After the Great Disappointment in 1844, William Miller humbly accepted his errors. While he still affirmed the imminent return of Christ, he put his date speculations to rest. Sylvester Bliss, in his 1853 Memoirs of William Miller, documents down Miller’s public statement on the subject:
I confess my error, and acknowledge my disappointment; yet I still believe that the day of the Lord is near, even at the door.
Sylvester Bliss, Memoirs of William Miller, pg. 256
William Miller was not a reformer of the Christian church. He was a man with misplaced zeal who, in that zeal, believed he had come across something never seen before. By this standard all sorts of individuals and false prophets would be considered reformers of the Christian church—such as Joseph Smith (Mormons), Charles Taze Russell (Jehovah’s Witnesses/Millenial Dawnists), Ann Lee (the Shakers), Mary Baker-Eddy (Christian Science), etc. All individuals the SDA Church would theologically stand in opposition to.

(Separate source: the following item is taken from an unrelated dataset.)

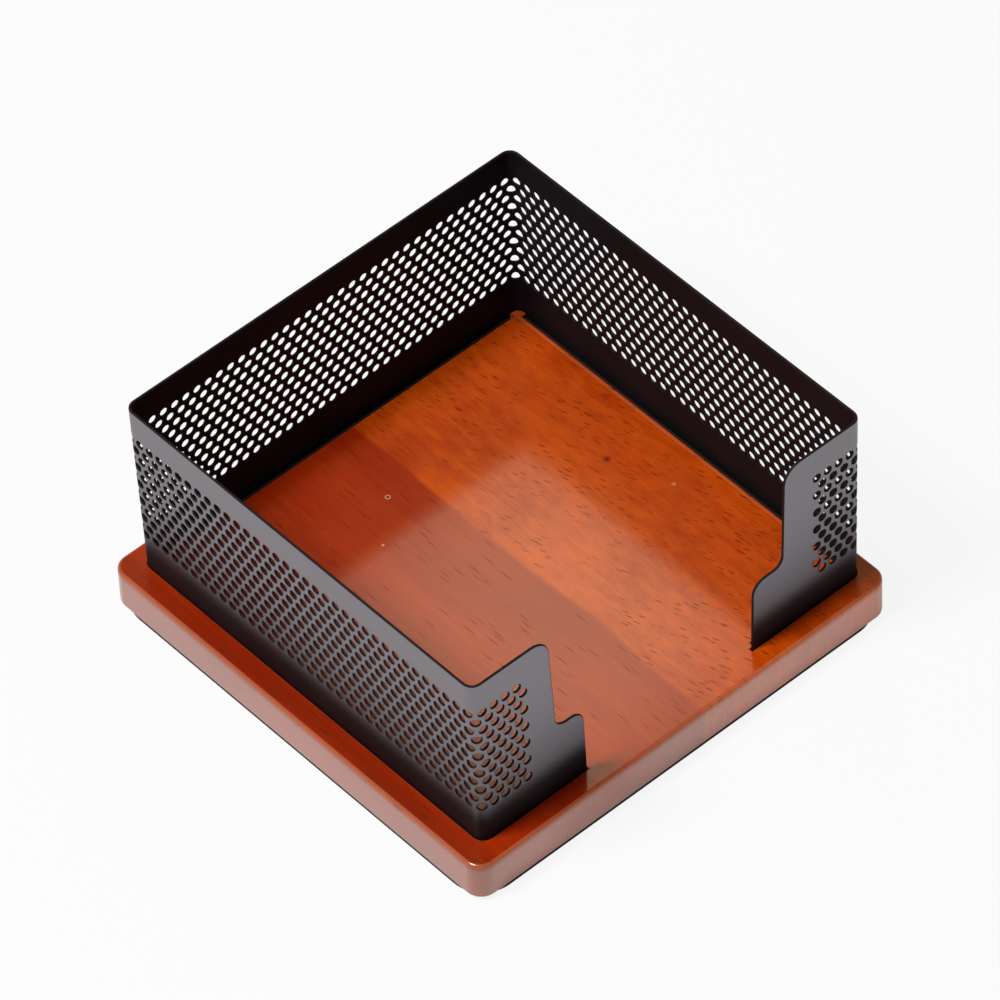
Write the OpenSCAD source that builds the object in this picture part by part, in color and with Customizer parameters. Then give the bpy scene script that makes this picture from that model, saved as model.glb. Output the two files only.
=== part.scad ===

Miller sought to popularize an idea that was not popular at the present time in the American West, but that hardly qualifies for being a reformer. The reality is the SDA Church has sought to rebrand Miller as such as a way of seeking to connect him with the Protestant Reformers to try and have a link themselves back to the Reformation—another common claim they love to try and make.
William Miller, though apologetic, was a false prophet—a false prophet that (sadly) gave birth to many splintering offshoots such as the Seventh-Day Adventists and Jehovah’s Witnesses. The SDA Church seeks to blur the history to downplay this fact.